Como afirma José María Merino, el modelo del caballero andante ha caído en desuso. Hoy el modelo es el pícaro, el que no duda en hacer lo que sea con tal de conseguir sus propósitos. Pero los héroes de nuestra infancia no eran así. Amaban la libertad, pero sabían que esta no era nada sin el anhelo de justicia. Por eso se ponían de parte de los débiles y los oprimidos. Ellos no podían aceptar vivir en un mundo donde alguien sufriera a causa de los abusos o la indiferencia de los poderosos. Amaban la libertad, pero sabían que esta solo cobraba su verdadero sentido en un mundo desinteresado y fraterno.
El corazón de una sociedad es la ley, el de una comunidad es el amor, dijo Roberto Rossellini. La idea de una comunidad no es nada sin un proyecto común, sin la certeza de que más allá de nuestros intereses particulares hay algo delicado y eterno que compartimos con los demás. La poesía surge de esa certeza, y por eso se empeña en seguir contando la historia del sufrimiento de los hombres. Cesare Pavese dijo que era una protesta contra las afrentas de la vida. Una forma de llamar la atención sobre la tristeza, el dolor y las injusticias, pues mientras haya alguien que sufra en el mundo no somos lo que deberíamos ser.
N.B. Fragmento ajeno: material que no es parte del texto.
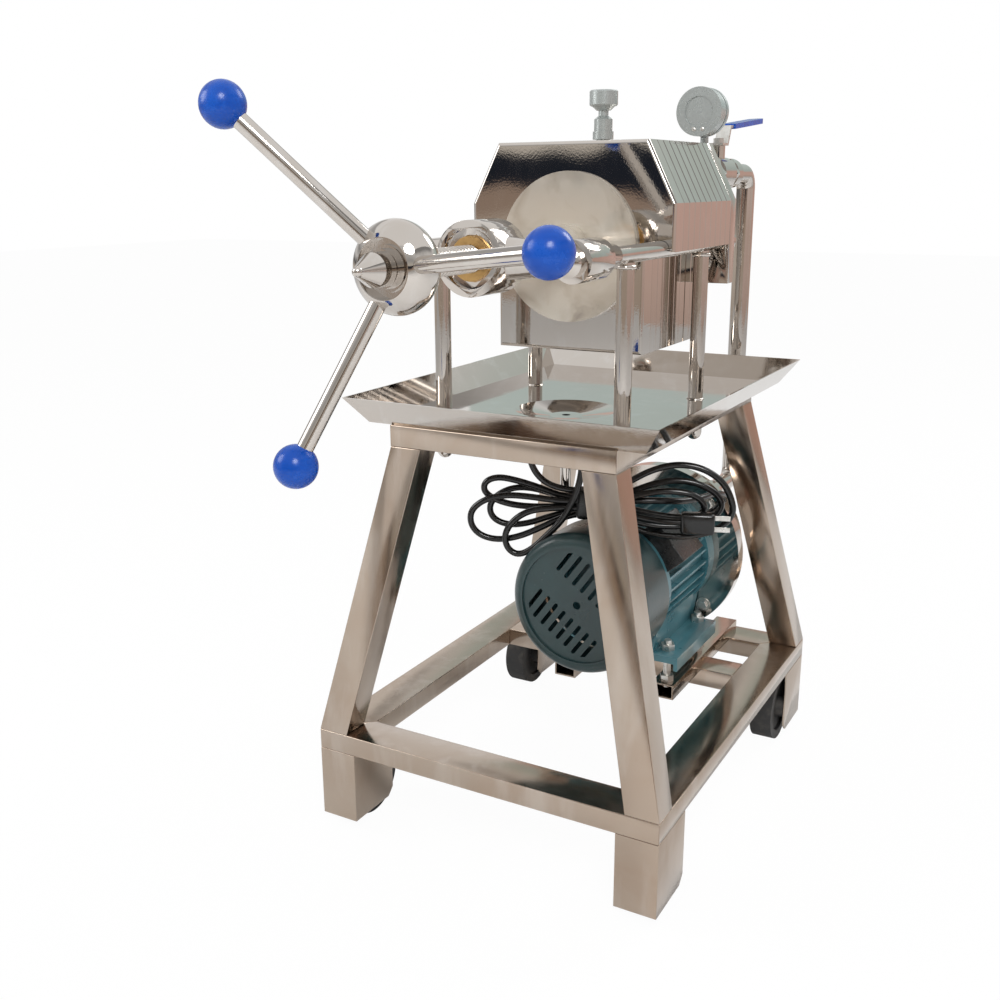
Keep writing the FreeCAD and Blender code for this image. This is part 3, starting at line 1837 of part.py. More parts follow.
RAIL_RUN = f"( {BACK} - rail_width / 2 - motor_rail_y )"
rail_tube = cut(
    "motor_rail_tube",
    block(
        "motor_rail_outside",
        f"motor_x + {FOOT_X} - motor_rail_width / 2",
        "motor_rail_y",
        RAIL_TOP,
        "motor_rail_width",
        RAIL_RUN,
        "motor_rail_height",
    ),
    group(
        "motor_rail_cuts",
        [
            fuse(
                "motor_rail_hollows",
                [
                    block(
                        "motor_rail_hollow",
                        f"motor_x + {FOOT_X} - motor_rail_width / 2 + tube_wall",
                        "motor_rail_y",
                        f"{RAIL_TOP} + tube_wall",
                        "motor_rail_width - 2 * tube_wall",
                        RAIL_RUN,
                        "motor_rail_height - 2 * tube_wall",
                    ),
                    *[
                        rod(
                            f"rail_hole_{i}",
                            "stud_dia + 2 * stud_gap",
                            "2 * tube_wall",
                            f"motor_x + {FOOT_X}",
                            f"foot_bolt_y + {i} * foot_pitch",
                            f"{MOTOR_RAIL_TOP} - 2 * tube_wall",
                            "z",
                        )
                        for i in range(2)
                    ],
                ],
            )
        ],
    ),
)
part(
    group("motor_rails", [rail_tube, mirrored("motor_rail_left", rail_tube, x="motor_x")]),
    "motor_rails",
)

stud = fuse(
    "stud",
    [
        rod(
            "stud_bar",
            "stud_dia",
            "stud_tail + tube_wall + motor_lift + foot_thick + stud_nut_height + stud_end",
            "0",
            "0",
            f"{MOTOR_RAIL_TOP} - tube_wall - stud_tail",
            "z",
        ),
        *[
            hexagon(f"stud_nut_{i}", "stud_nut", "stud_nut_height", "0", "0", z, "z")
            for i, z in enumerate(
                (MOTOR_RAIL_TOP, f"{FOOT_Z} - stud_nut_height", f"{FOOT_Z} + foot_thick")
            )
        ],
    ],
)
part(
    group(
        "motor_studs",
        [
            placed(
                f"stud_{side}_{i}",
                [stud],
                f"motor_x {sign} {FOOT_X}",
                f"foot_bolt_y + {i} * foot_pitch",
            )
            for side, sign in (("right", "+"), ("left", "-"))
            for i in range(2)
        ],
    ),
    "motor_studs",
)

# pump

port_bore = rod(
    "suction_bore",
    "suction_dia - 2 * suction_wall",
    "suction_length + pump_cover + pump_casing / 2",
    "motor_x",
    f"{PUMP_BACK} - pump_casing / 2",
    SHAFT_Z,
)
part(
    cut(
        "pump_casing",
        fuse(
            "pump_outside",
            [
                rod("pump_face", "pump_disc_dia", "pump_disc", "motor_x", PUMP_Y, SHAFT_Z),
                rod(
                    "pump_volute",
                    "pump_casing_dia",
                    "pump_casing",
                    "motor_x",
                    CASING_Y,
                    SHAFT_Z,
                ),
                rod("pump_lid", "pump_cover_dia", "pump_cover", "motor_x", PUMP_BACK, SHAFT_Z),
            ],
        ),
        group(
            "pump_bores",
            [
                port_bore,
                rod(
                    "outlet_bore",
                    "pipe_dia - 2 * pipe_wall",
                    "pump_casing / 2",
                    "eye_x",
                    f"{PUMP_BACK} - pump_casing / 2",
                    "pipe_foot_height",
                ),
            ],
        ),
    ),
    "pump_casing",
)
part(
    group(
        "pump_ports",
        [
            cut(
                "suction_port",
                fuse(
                    "suction_outside",
                    [
                        rod("suction", "suction_dia", "suction_length", "motor_x", PORT_Y, SHAFT_Z),
                        rod(
                            "ferrule",
                            "ferrule_dia",
                            "ferrule_thick",
                            "motor_x",
                            f"{PORT_Y} + suction_length - ferrule_thick",
                            SHAFT_Z,
                        ),
                    ],
                ),
                port_bore,
            ),
            cut(
                "outlet_collar",
                rod(
                    "collar_outside",
                    "outlet_collar_dia",
                    "outlet_collar",
                    "eye_x",
                    PUMP_BACK,
                    "pipe_foot_height",
                ),
                rod(
                    "collar_bore",
                    "pipe_dia",
                    "outlet_collar",
                    "eye_x",
                    PUMP_BACK,
                    "pipe_foot_height",
                ),
            ),
        ],
    ),
    "pump_ports",
)

# terminal box and power cord

part(by_the_box("terminal_box", box_block), "terminal_box")
gland_bar = rod(
    "gland_bar",
    "gland_dia",
    "gland_length",
    f"{BOX_SEAT} + gland_out",
    "box_y + box_length",
    "0",
)
gland_bore = rod(
    "gland_bore",
    "cord_dia",
    "gland_length",
    f"{BOX_SEAT} + gland_out",
    "box_y + box_length",
    "0",
)
part(by_the_box("cable_gland", cut("gland", gland_bar, gland_bore)), "cable_gland")

box_turn = math.radians(size("box_angle"))
gland_r = size("frame_dia") / 2 - size("box_sink") + size("gland_out")
gland_mouth = FreeCAD.Vector(
    size("motor_x") + gland_r * math.cos(box_turn),
    size("box_y") + size("box_length") + size("gland_length"),
    motor_z + gland_r * math.sin(box_turn),
)
points = [FreeCAD.Vector(*p) for p in CORD_POINTS]
points = [p + gland_mouth - points[0] for p in points]
runs = [points[i].distanceToPoint(points[i + 1]) for i in range(len(points) - 1)]
turns = [
    (points[i] - points[i - 1]).getAngle(points[i + 1] - points[i])
    for i in range(1, len(points) - 1)
]
cord_radii = [
    0.45 * min(before, after) / math.tan(turn / 2)
    for before, after, turn in zip(runs, runs[1:], turns)
]
part(pipe_run("power_cord", points, cord_radii, size("cord_dia")), "power_cord")

hank = pad(
    "hank",
    "XZ_Plane",
    [(str(along), str(rise)) for along, rise in HANK_OUTLINE],
    "hank_thick",
)
place(hank, y="0 - hank_thick / 2")
part(
    placed("cord_hank", [hank], "0", "hank_y", SHAFT_Z, "hank_turn", (0, 0, 1)),
    "cord_hank",
)
PLUG_BACK = "( 0 - hank_thick / 2 - seat_gap )"
pin = block(
    "pin",
    "plug_x + plug_length",
    f"{PLUG_BACK} - plug_height / 2 - pin_thick / 2",
    "plug_rise + pin_spread / 2 - pin_width / 2",
    "pin_length",
    "pin_thick",
    "pin_width",
)
pin_other = block(
    "pin_other",
    "plug_x + plug_length",
    f"{PLUG_BACK} - plug_height / 2 - pin_thick / 2",
    "plug_rise - pin_spread / 2 - pin_width / 2",
    "pin_length",
    "pin_thick",
    "pin_width",
)
plug_body = block(
    "plug_body",
    "plug_x",
    f"{PLUG_BACK} - plug_height",
    "plug_rise - plug_width / 2",
    "plug_length",
    "plug_height",
    "plug_width",
)
part(
    placed(
        "plug",
        [fuse("plug_solid", [plug_body, pin, pin_other])],
        "0",
        "hank_y",
        SHAFT_Z,
        "hank_turn",
        (0, 0, 1),
    ),
    "plug",
)

# checks and export

doc.recompute()
os.makedirs("parts", exist_ok=True)
broken = [o.Label for o in doc.Objects if "Invalid" in o.State or "Error" in o.State]
if broken:
    raise RuntimeError(f"features with errors: {broken}")
facets = 0
for thing in exported:
    shape = thing.Shape
    if shape.isNull() or not shape.isValid() or not shape.Solids:
        raise RuntimeError(f"{thing.Label} is not a valid solid")
    shape.exportStep(f"parts/{thing.Label}.step")
    count = len(shape.tessellate(0.2)[1])
    facets += count
    box = shape.BoundBox
    print(
        f"{thing.Label:18s} solids {len(shape.Solids):2d} facets {count:5d} "
        f"x {box.XMin:7.1f}..{box.XMax:7.1f} y {box.YMin:7.1f}..{box.YMax:7.1f} "
        f"z {box.ZMin:6.1f}..{box.ZMax:6.1f} {shape.Volume / 1000:8.1f} cm3"
    )
print(len(exported), "pieces,", facets, "facets")
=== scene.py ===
import json
import math

import bmesh
import bpy
from mathutils import Matrix, Vector


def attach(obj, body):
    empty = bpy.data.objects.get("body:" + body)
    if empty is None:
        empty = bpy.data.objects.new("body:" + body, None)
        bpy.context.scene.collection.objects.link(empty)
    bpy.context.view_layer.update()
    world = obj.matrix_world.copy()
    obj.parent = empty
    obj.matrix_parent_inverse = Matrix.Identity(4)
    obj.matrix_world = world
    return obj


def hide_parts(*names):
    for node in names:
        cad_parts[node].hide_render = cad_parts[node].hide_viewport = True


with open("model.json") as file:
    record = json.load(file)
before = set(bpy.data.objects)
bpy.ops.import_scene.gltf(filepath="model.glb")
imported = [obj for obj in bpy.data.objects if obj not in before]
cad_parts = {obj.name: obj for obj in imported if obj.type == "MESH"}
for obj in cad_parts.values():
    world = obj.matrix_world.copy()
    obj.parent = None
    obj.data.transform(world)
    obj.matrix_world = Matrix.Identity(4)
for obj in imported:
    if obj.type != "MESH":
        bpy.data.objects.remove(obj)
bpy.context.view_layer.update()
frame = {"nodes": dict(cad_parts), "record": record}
NODES = frame["nodes"]
BODIES = frame["record"]["behaviour"]["bodies"]


# ---------------------------------------------------------------- finishes

def grey(value):
    return (value, value, value, 1)


def colour(red, green, blue):
    return (red, green, blue, 1)


class Finish:
    """A finish built from nodes on the piece's own object coordinates."""

    def __init__(self, name, base, metallic=0.0, roughness=0.5):
        self.material = bpy.data.materials.new(name)
        self.material.use_nodes = True
        self.nodes = self.material.node_tree.nodes
        self.links = self.material.node_tree.links
        self.shader = self.nodes["Principled BSDF"]
        self.shader.inputs["Base Color"].default_value = base
        self.shader.inputs["Metallic"].default_value = metallic
        self.shader.inputs["Roughness"].default_value = roughness
        self.place = self.nodes.new("ShaderNodeTexCoord").outputs["Object"]
        self.bumps = []
        self.paint = None

    def stretched(self, scale, turn=(0, 0, 0)):
        mapping = self.nodes.new("ShaderNodeMapping")
        mapping.inputs["Scale"].default_value = scale
        mapping.inputs["Rotation"].default_value = turn
        self.links.new(self.place, mapping.inputs["Vector"])
        return mapping.outputs["Vector"]

    def noise(self, scale, detail=4.0, roughness=0.55, distortion=0.0, vector=None):
        node = self.nodes.new("ShaderNodeTexNoise")
        node.inputs["Scale"].default_value = scale
        node.inputs["Detail"].default_value = detail
        node.inputs["Roughness"].default_value = roughness
        node.inputs["Distortion"].default_value = distortion
        self.links.new(vector or self.place, node.inputs["Vector"])
        return node.outputs["Fac"]

    def spots(self, scale, vector=None):
        node = self.nodes.new("ShaderNodeTexVoronoi")
        node.inputs["Scale"].default_value = scale
        self.links.new(vector or self.place, node.inputs["Vector"])
        return node.outputs["Distance"]

    def wave(self, scale, distortion=2.0, direction="X", vector=None):
        node = self.nodes.new("ShaderNodeTexWave")
        node.bands_direction = direction
        node.inputs["Scale"].default_value = scale
        node.inputs["Distortion"].default_value = distortion
        self.links.new(vector or self.place, node.inputs["Vector"])
        return node.outputs["Fac"]

    def share(self, value, low, high, first=0.0, last=1.0):
        """Maps low..high of a pattern to first..last, held at the ends."""
        node = self.nodes.new("ShaderNodeMapRange")
        node.inputs["From Min"].default_value = low
        node.inputs["From Max"].default_value = high
        node.inputs["To Min"].default_value = first
        node.inputs["To Max"].default_value = last
        self.links.new(value, node.inputs["Value"])
        return node.outputs["Result"]

    def times(self, first, second, operation="MULTIPLY"):
        node = self.nodes.new("ShaderNodeMath")
        node.operation = operation
        for index, value in enumerate((first, second)):
            if isinstance(value, (int, float)):
                node.inputs[index].default_value = value
            else:
                self.links.new(value, node.inputs[index])
        return node.outputs["Value"]

    def tint(self, tone, amount):
        """Lays another colour over the paint so far, by a pattern."""
        node = self.nodes.new("ShaderNodeMix")
        node.data_type = "RGBA"
        if self.paint is None:
            node.inputs[6].default_value = self.shader.inputs["Base Color"].default_value
        else:
            self.links.new(self.paint, node.inputs[6])
        node.inputs[7].default_value = tone
        self.links.new(amount, node.inputs["Factor"])
        self.paint = node.outputs[2]
        self.links.new(self.paint, self.shader.inputs["Base Color"])

    def sheen_of(self, amount, low, high):
        self.links.new(self.share(amount, 0.25, 0.75, low, high), self.shader.inputs["Roughness"])

    def relief(self, height, strength, distance=0.001):
        node = self.nodes.new("ShaderNodeBump")
        node.inputs["Strength"].default_value = strength
        node.inputs["Distance"].default_value = distance
        self.links.new(height, node.inputs["Height"])
        if self.bumps:
            self.links.new(self.bumps[-1], node.inputs["Normal"])
        self.bumps.append(node.outputs["Normal"])
        self.links.new(self.bumps[-1], self.shader.inputs["Normal"])

    def height_above(self, axis="Z"):
        node = self.nodes.new("ShaderNodeSeparateXYZ")
        self.links.new(self.place, node.inputs["Vector"])
        return node.outputs[axis]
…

No nos basta con ser libres, queremos ser amados. Por eso buscamos la compañía y el respeto de nuestros iguales. Puede que la poesía surja de la soledad y el ensimismamiento, pero siempre parte al encuentro de los demás, quiere no defraudarles. Sus palabras son las palabras desinteresadas. En nuestro mundo, escribe Adam Zagajewski, apenas hay lugar para palabras así, pero los grandes poetas siguen empeñados en escribirlas. Está claro que casi nadie les hace caso. “Los críticos matan a los autores. Los lectores se aburren pronto y ahogan los libros como si fueran gatitos recién nacidos Pero ¿dónde está dicho que la fraternidad es fácil? Miren, si no, la Biblia…”.